Jin Canrong, associate dean of the School of International Studies at the Renmin University of China and a prominent voice in Sino-U.S. affairs, shares this newfound bluntness. He says that China offers a similar but more precise prediction: that the U.S. will eventually learn to respect and accept China, but not before some “unavoidable and difficult but necessary confrontations” to make the Americans understand they have no choice.

Western observers see the speech as a blueprint for a more coercive and discordant China on the global stage.

Meanwhile, Mr.

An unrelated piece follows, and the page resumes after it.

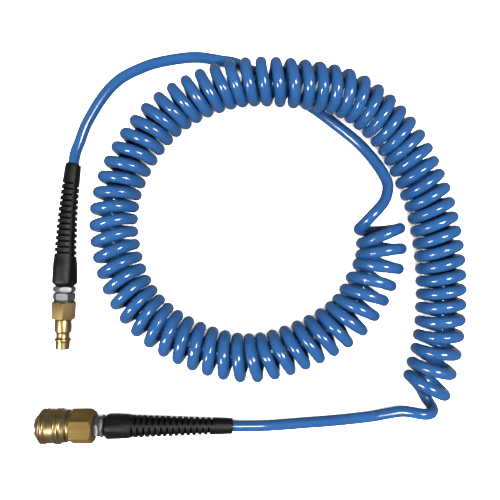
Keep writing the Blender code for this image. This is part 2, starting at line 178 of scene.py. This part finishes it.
def make_studio():
    make_light("left_softbox", (-0.56, -0.36, 0.77), (0.14, 0.14), 16.0)
    make_light("right_softbox", (0.55, 0.04, 0.95), (0.16, 0.3), 18.0)
    floor_only = make_light("floor_softbox", (0.1, 0.0, 1.5), (1.0, 1.0), 110.0)
    world = bpy.data.worlds.new("studio")
    world.use_nodes = True
    world.node_tree.nodes["Background"].inputs["Color"].default_value = (1.0, 1.0, 1.0, 1.0)
    world.node_tree.nodes["Background"].inputs["Strength"].default_value = 0.32
    bpy.context.scene.world = world
    bpy.context.scene.view_settings.view_transform = "Standard"

    mesh = bpy.data.meshes.new("floor")
    half = 3.0
    corners = [(-half, -half, 0), (half, -half, 0), (half, half, 0), (-half, half, 0)]
    mesh.from_pydata(corners, [], [(0, 1, 2, 3)])
    floor = bpy.data.objects.new("floor", mesh)
    bpy.context.scene.collection.objects.link(floor)
    floor.location.z = cad_box[0].z - 0.0002
    mesh.materials.append(make_material("floor", (0.92, 0.92, 0.92), 0.9).material)
    floor.visible_diffuse = floor.visible_glossy = False
    lit = bpy.data.collections.new("lit_by_floor_softbox")
    lit.objects.link(floor)
    floor_only.light_linking.receiver_collection = lit
    floor_only.light_linking.blocker_collection = bpy.data.collections.new("shadows_of_floor_softbox")


# Materials


class Shading:
    """A node material under construction."""

    def __init__(self, name):
        self.material = bpy.data.materials.new(name)
        self.material.use_nodes = True
        self.tree = self.material.node_tree
        self.shader = self.tree.nodes["Principled BSDF"]

    def node(self, kind, values=(), **settings):
        made = self.tree.nodes.new(kind)
        for key, value in settings.items():
            setattr(made, key, value)
        for socket, value in dict(values).items():
            made.inputs[socket].default_value = value
        return made

    def link(self, source, output, target, socket):
        self.tree.links.new(source.outputs[output], target.inputs[socket])


def make_material(name, colour, roughness, metallic=0.0):
    shading = Shading(name)
    shading.shader.inputs["Base Color"].default_value = (*colour, 1.0)
    shading.shader.inputs["Roughness"].default_value = roughness
    shading.shader.inputs["Metallic"].default_value = metallic
    return shading


def vary(shading, socket, scale, low, high, detail=4.0, stretch=(1, 1, 1)):
    """Noise between two values, or two colours, in a shader socket. Returns the noise node."""
    place = shading.node("ShaderNodeTexCoord")
    mapping = shading.node("ShaderNodeMapping", {"Scale": stretch})
    noise = shading.node("ShaderNodeTexNoise", {"Scale": scale, "Detail": detail})
    ramp = shading.node("ShaderNodeValToRGB")
    ramp.color_ramp.elements[0].position, ramp.color_ramp.elements[1].position = 0.3, 0.7
    for element, value in zip(ramp.color_ramp.elements, (low, high)):
        element.color = (*value, 1.0) if isinstance(value, tuple) else (value, value, value, 1.0)
    shading.link(place, "Object", mapping, "Vector")
    shading.link(mapping, "Vector", noise, "Vector")
    shading.link(noise, "Fac", ramp, "Fac")
    shading.link(ramp, "Color", shading.shader, socket)
    return noise


def bump(shading, source, output, distance):
    """Adds a height to the shader's normal, on top of what is linked there."""
    node = shading.node("ShaderNodeBump", {"Strength": 1.0, "Distance": distance})
    before = [link.from_socket for link in shading.shader.inputs["Normal"].links]
    for socket in before:
        shading.tree.links.new(socket, node.inputs["Normal"])
    shading.link(source, output, node, "Height")
    shading.link(node, "Normal", shading.shader, "Normal")


def polyurethane():
    """Glossy extruded tube, slightly uneven in colour, with faint lines along it."""
    shading = make_material("blue_polyurethane", (0.0125, 0.062, 0.178), 0.12)
    vary(shading, "Base Color", 30.0, (0.011, 0.055, 0.165), (0.014, 0.068, 0.19))
    vary(shading, "Roughness", 220.0, 0.08, 0.15)
    grain = shading.node("ShaderNodeTexNoise", {"Scale": 900.0, "Detail": 3.0})
    bump(shading, grain, "Fac", 0.00003)
    shader = shading.shader.inputs
    shader["IOR"].default_value = 1.5
    shader["Subsurface Weight"].default_value = 0.25
    shader["Subsurface Radius"].default_value = (0.0006, 0.0012, 0.0028)
    shader["Subsurface Scale"].default_value = 1.0
    return shading.material


def rubber(name, colour, roughness, grain_size, shine=0.2):
    shading = make_material(name, colour, roughness)
    vary(shading, "Base Color", 60.0, tuple(0.75 * c for c in colour), tuple(1.3 * c for c in colour))
    vary(shading, "Roughness", 250.0, roughness - 0.08, roughness + 0.1)
    grain = shading.node("ShaderNodeTexNoise", {"Scale": grain_size, "Detail": 5.0})
    bump(shading, grain, "Fac", 0.00008)
    shading.shader.inputs["Specular IOR Level"].default_value = shine
    return shading.material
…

Yang’s unbridled comments in Anchorage and President Xi’s centenary rhetoric have had a trickle-down effect on the Chinese diplomatic community. Dubbed “Wolf Warrior” diplomats, senior Chinese foreign affairs officials have used increasingly acerbic language toward the U.S.

In the wake of the recent G7 summit in the UK, Chinese Foreign Affairs spokesman Zhao Lijian described the U.S. as sick and requiring prescription medicine. China’s Ambassador to France Lu Shaye has gained notoriety for an interview he gave to the popular Chinese media platform Guancha, asserting that Wolf Warrior diplomacy was a “justified defense” against Western criticism and that the world must get used to China’s new diplomatic style.

Beyond the vagaries of Wolf Warrior diplomacy, all of the arms of the CCP and China’s organs of state have been instructed to undertake study sessions on the key messages of Xi’s centenary speech and “Xi Jinping Thought.” But elsewhere in Asia, the response has been muted. With simmering flash points across China’s periphery as a big party congress approaches, Beijing will be extremely sensitive to what it describes as interference in its internal affairs. With Xinjiang, Taiwan and the South China Sea among the issues causing contention with the West, a cloud could be cast over the CCP’s 100th birthday party.